Task goal:
Begin with the line that contains "Model this object" and transcribe each line after it, up to and including the last line of the listing below.

Input for this task:
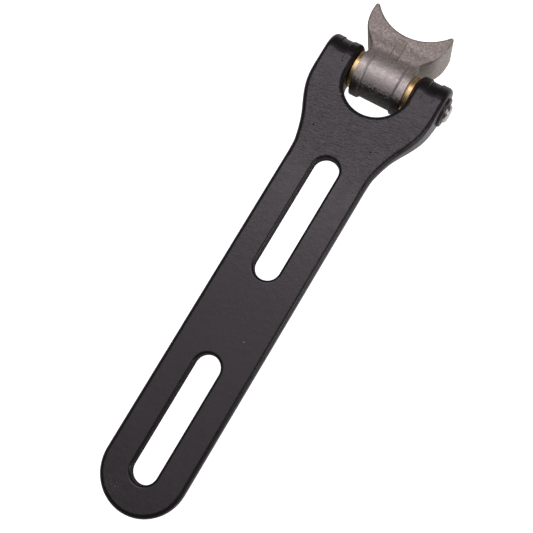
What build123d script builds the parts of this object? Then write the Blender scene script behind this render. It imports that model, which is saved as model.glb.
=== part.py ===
# Seat hinge: a slotted seat bar with a forked end, and a weld-on frame mount that turns on
# a pin between the two ears of the fork.
# Frame: +X along the hinge pin, +Y along the bar towards the frame mount, +Z up out of the
# flat face of the bar. The origin is the centre of the two-slot pattern on that flat face.
from build123d import *
import math
import os

os.makedirs("parts", exist_ok=True)

# ---- driving dimensions, mm ----
bar_width = 31.75
bar_thickness = 4.8
bar_edge_radius = 1.8
end_margin = 16.1

slot_spacing = 81.5
slot_length = 50.0
slot_width = 9.6
slot_edge_radius = 1.3

hinge_y = 103.3
ear_radius = 8.8
ear_half_outer = 24.7
ear_half_gap = 12.25
ear_bore_d = 6.45
crotch_y = 86.05
waist_inner_x = 16.2
waist_outer_x = 20.6
waist_depth = 0.5
waist_flare = 1.2
ramp_start_y = 69.0
ramp_degrees = 33
flare_start_y = 58.0
ear_side_y = 95.5

barrel_half_length = 9.85
barrel_radius = 9.0
barrel_setback = 0.5
collar_radius = 9.35
collar_inner_x = 6.1
collar_inner_round = 0.7
collar_outer_round = 1.1
collar_chamfer = 0.9
neck_half_width = 9.6
neck_end_y = 110.4
saddle_radius = 19.05
saddle_nearest_y = 119.6
horn_half_width = 15.9
horn_widest_y = 121.3
horn_bulge = 0.1
horn_end_y = 129.5
mount_height = 17.6
mount_edge_radius = 0.7
tip_radius = 0.9
dip_depth = 1.2
dip_low_y = 112.2
dip_end_y = 118.6
pad_width = 3.4
pad_start_y = 109.7
pad_end_y = 117.4
pad_rise = 0.22

bush_outer_d = 12.7
bush_bore_d = 9.6
bush_flange_d = 14.6
bush_flange_t = 2.15
bush_body_length = 8.6
bush_edge = 0.25

sleeve_outer_d = 9.53
sleeve_bore_d = 6.5
pin_d = 6.35
pin_head_d = 9.6
pin_head_t = 1.6
pin_head_clearance = 0.05
pin_dome_d = 6.9
pin_dome_t = 1.1
pin_dome_round = 1.0
washer_d = 11.2
washer_t = 1.0
washer_edge = 0.35
ring_d = 7.7
ring_t = 0.35

# sketches that are extruded right through the part start this far out and are twice as deep
through = 40.0
past = 1.0
seam_tolerance = 0.05
flat_tolerance = 0.01

# ---- derived positions ----
half_width = bar_width / 2
slot_travel = slot_length - slot_width
free_end_y = -(slot_spacing / 2 + slot_travel / 2 + end_margin)
axis_z = -ear_radius
ear_end_y = hinge_y + ear_radius
saddle_y = saddle_nearest_y + saddle_radius
mount_top = axis_z + mount_height / 2
mount_bottom = axis_z - mount_height / 2
barrel_top = axis_z + barrel_radius
barrel_bottom = axis_z - barrel_radius

# the ramp under the fork runs on to the round of the ear at this point
ramp_angle = math.radians(ramp_degrees)
ramp_end_y = hinge_y - ear_radius * math.sin(ramp_angle)
ramp_end_z = axis_z - ear_radius * math.cos(ramp_angle)

# ---- seat bar: slotted tail, fork and two ears ----
with BuildPart() as seat_bar:
    # side view: flat top, round ear, ramp under the fork, thin tail
    with BuildSketch(Plane.YZ.offset(-through)) as bar_side:
        with BuildLine():
            Line((free_end_y - past, -bar_thickness), (free_end_y - past, 0))
            Line((free_end_y - past, 0), (hinge_y, 0))
            ThreePointArc((hinge_y, 0), (ear_end_y, axis_z), (ramp_end_y, ramp_end_z))
            Spline(
                (ramp_end_y, ramp_end_z),
                (ramp_start_y, -bar_thickness),
                tangents=((-math.cos(ramp_angle), math.sin(ramp_angle)), (-1, 0)),
            )
            Line((ramp_start_y, -bar_thickness), (free_end_y - past, -bar_thickness))
        make_face()
    extrude(amount=2 * through)
    # plan outline: one half drawn, then mirrored
    with BuildSketch(Plane.XY.offset(-through)) as bar_plan:
        with BuildLine():
            Line((0, ear_end_y + past), (ear_half_outer, ear_end_y + past))
            Line((ear_half_outer, ear_end_y + past), (ear_half_outer, ear_side_y))
            Spline(
                (ear_half_outer, ear_side_y),
                (23.8, 87.4),
                (21.45, 81.2),
                (18.65, 75.0),
                (16.75, 68.8),
                (half_width, flare_start_y),
                tangents=((0, -1), (0, -1)),
            )
            Line((half_width, flare_start_y), (half_width, free_end_y + half_width))
            RadiusArc((half_width, free_end_y + half_width), (0, free_end_y), half_width)
            Line((0, free_end_y), (0, ear_end_y + past))
        make_face()
        mirror(about=Plane.YZ)
        # the U between the ears
        with Locations((0, crotch_y + ear_half_gap)):
            Circle(ear_half_gap, mode=Mode.SUBTRACT)
        with Locations((0, crotch_y + ear_half_gap + through / 2)):
            Rectangle(2 * ear_half_gap, through, mode=Mode.SUBTRACT)
        # the two bolt slots
        with Locations((0, slot_spacing / 2), (0, -slot_spacing / 2)):
            SlotOverall(slot_length, slot_width, rotation=90, mode=Mode.SUBTRACT)
    extrude(amount=2 * through, mode=Mode.INTERSECT)
    # sort the edges into slot rims, outer rims and plain corners
    slot_rims = []
    outer_rims = []
    for edge in seat_bar.edges():
        box = edge.bounding_box()
        upright = box.size.X < flat_tolerance and box.size.Y < flat_tolerance
        across = box.size.Y < flat_tolerance and box.size.Z < flat_tolerance
        near_slots = abs(box.center().X) < slot_width and abs(box.center().Y) < ramp_start_y
        in_slot = near_slots and box.size.X < slot_width + past
        if upright or across:
            continue
        if in_slot:
            slot_rims.append(edge)
        else:
            outer_rims.append(edge)
    fillet(slot_rims, slot_edge_radius)
    # the slot fillets renew the edge list, so the outer rims are found again by their centres
    rim_centres = [edge.center() for edge in outer_rims]
    outer_now = []
    for edge in seat_bar.edges():
        for spot in rim_centres:
            if (edge.center() - spot).length < seam_tolerance:
                outer_now.append(edge)
                break
    fillet(outer_now, bar_edge_radius)
    # shallow waist round the end of each ear, fading into the flat face
    with BuildSketch(Plane.XZ.offset(-(hinge_y - waist_depth))) as waist_cut:
        for side in (-1, 1):
            with BuildLine():
                Polyline(
                    (side * (waist_inner_x + waist_depth), 0),
                    (side * (waist_outer_x - waist_depth), 0),
                    (side * (waist_outer_x + waist_flare), waist_flare + waist_depth),
                    (side * (waist_inner_x - waist_flare), waist_flare + waist_depth),
                    (side * (waist_inner_x + waist_depth), 0),
                )
            make_face()
    revolve(
        axis=Axis((0, hinge_y - waist_depth, axis_z), (1, 0, 0)),
        revolution_arc=-180,
        mode=Mode.SUBTRACT,
    )
    # pin bores through both ears
    with BuildSketch(Plane.YZ.offset(-through)) as pin_bores:
        with Locations((hinge_y, axis_z)):
            Circle(ear_bore_d / 2)
    extrude(amount=2 * through, mode=Mode.SUBTRACT)
    # countersink for the pin head in the outer face of the left ear
    with BuildSketch(Plane.XZ.offset(-hinge_y)) as head_seat:
        with BuildLine():
            Polyline(
                (-ear_half_outer - past, axis_z),
                (-ear_half_outer - past, axis_z + pin_head_d / 2 + pin_head_clearance),
                (-ear_half_outer, axis_z + pin_head_d / 2 + pin_head_clearance),
                (-ear_half_outer + pin_head_t, axis_z + ear_bore_d / 2),
                (-ear_half_outer + pin_head_t, axis_z),
                (-ear_half_outer - past, axis_z),
            )
        make_face()
    revolve(axis=Axis((0, hinge_y, axis_z), (1, 0, 0)), mode=Mode.SUBTRACT)

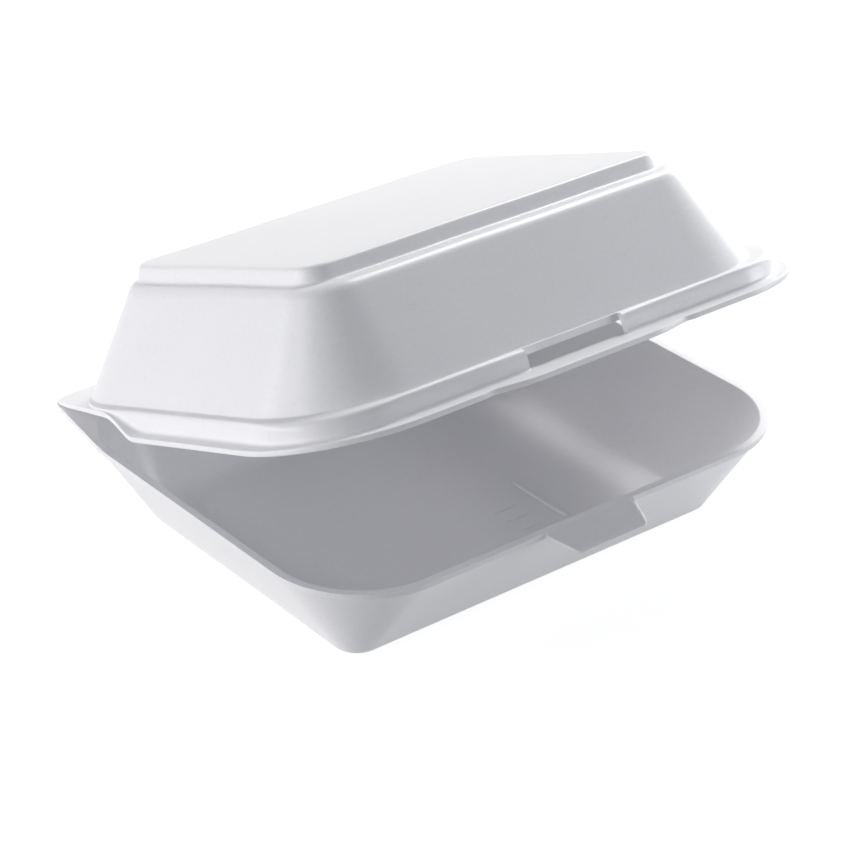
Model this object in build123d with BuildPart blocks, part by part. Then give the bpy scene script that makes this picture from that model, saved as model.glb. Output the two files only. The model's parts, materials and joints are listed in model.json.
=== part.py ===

Response below:
Model this object in build123d with BuildPart blocks, part by part. Then give the bpy scene script that makes this picture from that model, saved as model.glb. Output the two files only. The model's parts, materials and joints are listed in model.json.
=== part.py ===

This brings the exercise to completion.